Я назначил встречу, позвал Березовского, пришел Путин. Березовский пытался выяснять отношения, Путин взял слово и все расставил по своим местам, твердо ему сказал, что больше так не будет. Всё, мы на этом закончили.
А:
Встал и ушел.
В:
Да, и это был последний раз, когда я здесь, в России, видел Березовского.
А:
Раз уж мы упомянули о сращивании бизнеса и власти, это вообще очень показательный факт: у государства 51-процентный контрольный пакет в телекомпании, и при этом государственным телевидением управляет бизнесмен.

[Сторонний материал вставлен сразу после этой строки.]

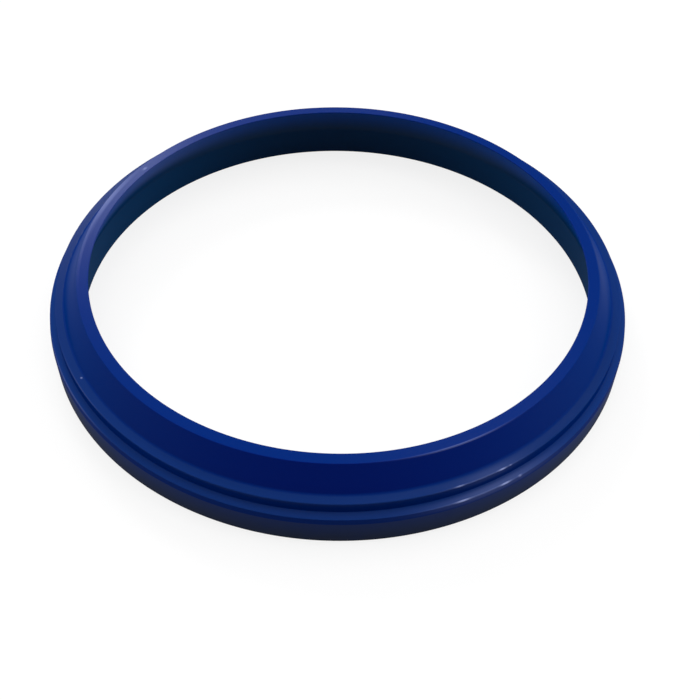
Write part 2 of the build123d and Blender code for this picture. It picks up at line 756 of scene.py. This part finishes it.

Это, в общем, как-то не очень хорошо. Это у вас как политиков не вызывало вопросов?
В:
Конечно, это было не очень хорошо, просто для меня это не было вопросом номер один. Если вспомнить 1999-й и 2000 годы – там хватало чем заниматься. Мне это досталось по наследству. Когда-то, когда это все создавали, так сложилось. И пока это все не взорвалось, до “Курска”, было терпимо. То есть до этого руки не доходили. Наверное, оно все равно разрешилось бы позже. У государства же много таких активов.